Research on the biochemistry of foodstuffs – the chemical composition of foods – is much easier than studying the physiology of nutrition. It is exceedingly difficult to map the digestive functions of humans and their gut flora. Further, the digestion and nutrition of each person are unique.
A small fraction of the nutritional value of food is absorbed into our bodies, which are essentially fed leftovers. Our gut flora turn the food we eat into bodily nutrition. The health and diversity of these microbial colonies is critical to supplying the body with nutrients.
Some intake is selective. The body takes what it needs. But often what is needed is not absorbed, even though it passes through the digestive system.
Absorption depends on enzymes. If digestive juices are not adequately secreted, foodstuff is not broken down or absorbed, and the nutritional value lost.

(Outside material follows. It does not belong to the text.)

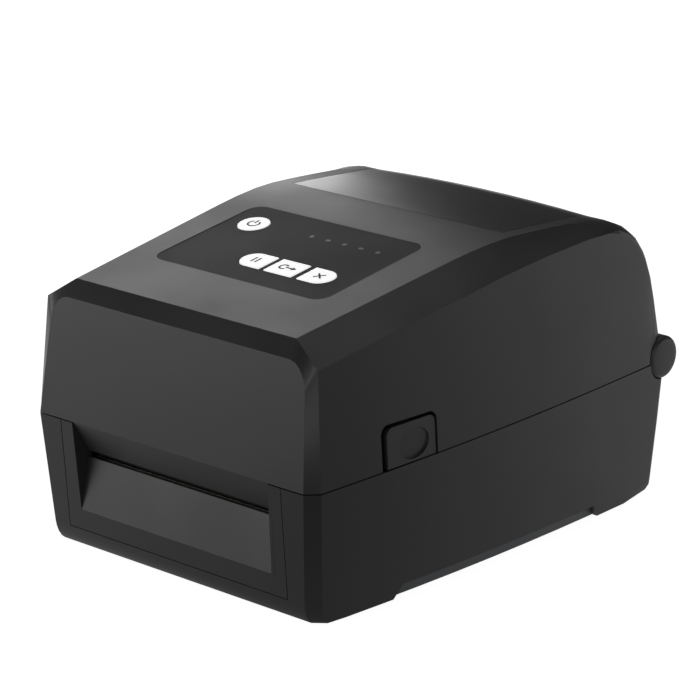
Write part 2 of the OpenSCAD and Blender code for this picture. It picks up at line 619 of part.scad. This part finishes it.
// ---------------------------------------------------------------- head and ribbon
module head_carriage() color("#3a3d40") place() difference() {
    union() {
        both() along_x(60.8, 62.4) polygon([[38, 57], [52, 57], [54, 64], [98, 64], [102, 80],
            [102, 130], [90, 130], [36, 121], [24, 121], [24, 112], [38, 104]]);
        box([-70, 24, 118.4], [70, 36, 121]);
        box([-70, 90, 127.4], [70, 100, 130]);
        box([-62.4, 52, 64], [62.4, 55, 68]);
    }
    both() for (y = [30, 95]) translate([boss_x, y, 100]) cylinder(h = 40, r = 1.6);
    rod_x(-70, 70, 85, 106, 4 + run_fit);
    rod_x(-70, 70, 40, 99, 4 + run_fit);
    rod_x(-70, 70, 46, 61, 2);
}
module carriage_screws() color("#9a9a9c") place() both() {
    translate([boss_x, 30, 116.8]) cylinder(h = 1.6, r = 3);
    translate([boss_x, 30, 117]) cylinder(h = 4, r = 1.4);
    translate([boss_x, 95, 125.8]) cylinder(h = 1.6, r = 3);
    translate([boss_x, 95, 126]) cylinder(h = 4, r = 1.4);
}
module head_pivot_pins() color("#c4c6c8") place() both() rod_x(57.6, 63.2, 46, 61, 2);
module head_bracket() color("#a8abae") place() difference() {
    union() {
        box([-59.8, 14.5, 51.5], [59.8, 49, 53]);
        both() along_x(58.2, 59.8) polygon([[40, 51.5], [50, 51.5], [50, 65], [42, 65]]);
    }
    rod_x(-70, 70, 46, 61, 2 + run_fit);
}
module print_head() color("#d8cfb8") place() {
    box([-56, 15.5, 49.3], [56, 30, 51.5]);
    box([-30, 31, 49.6], [30, 36, 51.5]);
}
module heat_sink() color("#b4b7ba") place() {
    box([-54, 16, 53], [54, 42, 55.5]);
    for (y = [16, 20.8, 25.6, 30.4, 35.2, 40]) box([-54, y, 55], [54, y + 2, 61]);
}
module head_leaf_spring() color("#c4c6c8") place() along_x(-30, 30)
    polygon([[52, 66.4], [52, 67], [38, 66.2], [24, 64.4], [24, 63.8], [38, 65.6]]);
module spindle(y, z) {
    rod_x(-57, 57, y, z, 6);
    rod_x(-62.3, 62.3, y, z, 4);
    rod_x(-58.6, -57, y, z, 13);
    for (a = [0, 120, 240]) translate([0, y, z]) rotate([a, 0, 0]) box([-50, -0.9, 5], [50, 0.9, 7.4]);
}
module ribbon_supply_spindle() color("#c98a2c") place() spindle(85, 106);
module ribbon_takeup_spindle() color("#c98a2c") place() {
    spindle(40, 99);
    rod_x(-68, -62, 40, 99, 3);
}
module takeup_gear() color("#e2e0d6") place() translate([0, 40, 99]) along_x(-67, -63) gear_2d(26, 3);

lower_housing();
bottom_pan();
rubber_feet();
housing_screws();
front_bezel();
media_tray();
platen_frame();
platen_bushings();
platen_shaft();
platen_rubber();
platen_gear();
idler_gear();
idler_axle();
gear_bracket();
drive_motor();
motor_pinion();
tear_bar();
main_board();
dc_inlet();
usb_port();
network_port();
serial_port();
rear_port_panel();
hinge_rod();
hinge_caps();
roll_holder_left();
roll_holder_right();
roll_hub_left();
roll_hub_right();
media_guide_left();
media_guide_right();
rack_left();
rack_right();
guide_pinion();
sensor_rail();
media_sensor();
latch_left();
latch_right();
top_cover();
catch_plates();
window();
control_panel();
power_button();
pause_button();
feed_button();
cancel_button();
status_lights();
panel_board();
head_carriage();
carriage_screws();
head_pivot_pins();
head_bracket();
print_head();
heat_sink();
head_leaf_spring();
ribbon_supply_spindle();
ribbon_takeup_spindle();
takeup_gear();
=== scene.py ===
import json
from math import cos, radians, sin, sqrt

import bmesh
import bpy
from mathutils import Matrix, Vector


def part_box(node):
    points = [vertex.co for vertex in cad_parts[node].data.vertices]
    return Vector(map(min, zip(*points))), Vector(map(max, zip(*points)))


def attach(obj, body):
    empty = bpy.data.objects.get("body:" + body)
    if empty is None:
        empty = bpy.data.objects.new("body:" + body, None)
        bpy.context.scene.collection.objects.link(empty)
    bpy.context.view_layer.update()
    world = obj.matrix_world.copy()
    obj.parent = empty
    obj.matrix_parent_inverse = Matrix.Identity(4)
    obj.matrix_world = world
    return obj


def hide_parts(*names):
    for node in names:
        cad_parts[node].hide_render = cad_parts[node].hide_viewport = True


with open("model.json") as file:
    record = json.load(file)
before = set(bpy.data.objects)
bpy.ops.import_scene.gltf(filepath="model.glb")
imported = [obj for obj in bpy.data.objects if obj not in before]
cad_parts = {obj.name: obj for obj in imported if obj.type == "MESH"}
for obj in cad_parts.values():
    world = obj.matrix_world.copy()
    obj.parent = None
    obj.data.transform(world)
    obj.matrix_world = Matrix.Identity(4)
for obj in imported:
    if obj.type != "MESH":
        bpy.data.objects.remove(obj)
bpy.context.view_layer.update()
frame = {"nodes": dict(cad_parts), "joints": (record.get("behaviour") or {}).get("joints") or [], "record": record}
mm = 0.001
bodies = frame["record"]["behaviour"]["bodies"]
bodyOf = {node: body for body, nodes in bodies.items() for node in nodes}
slotOf = {part["node"]: part["material_slot"] for part in frame["record"]["subparts"]}
print("frame loaded")


camera = {
    "azimuth": 43.0,     # degrees round from the front towards the right
    "elevation": 17.66,
    "distance": 1.5627,
    "target": (0.0, -0.030, 0.078),
    "lens": 172.5,
    "sensor": 36,
    "shift": (0.0431, 0.0385),
    "reach": 20,
}


def addCamera():
    turn, tilt = radians(camera["azimuth"]), radians(camera["elevation"])
    away = Vector((sin(turn) * cos(tilt), -cos(turn) * cos(tilt), sin(tilt)))
    data = bpy.data.cameras.new("camera")
    data.lens = camera["lens"]
    data.sensor_width = camera["sensor"]
    data.shift_x, data.shift_y = camera["shift"]
    data.clip_end = camera["reach"]
    data.dof.use_dof = False
    eye = bpy.data.objects.new("camera", data)
    eye.location = Vector(camera["target"]) + away * camera["distance"]
    eye.rotation_euler = away.to_track_quat("Z", "Y").to_euler()
    bpy.context.scene.collection.objects.link(eye)
    bpy.context.scene.camera = eye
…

The digestive system acts as both a facilitator and a barrier that nutrients must traverse to reach cells of innumerable sorts, all of which are interconnected into a holistic being by energy pathways that are powerfully affected by the mind and emotions.
Biochemical analysis is test-tube science: a reductionist approach that misleads as often as it informs. A biochemist would tell you that milk, with a pH around 6.5, is not particularly acidic; but digestion of milk requires an acidic environment to break down constituent fat and protein, and so acidity is necessary to derive any nutritional value from milk. Biochemistry has much less to say about nutrition than it has already said.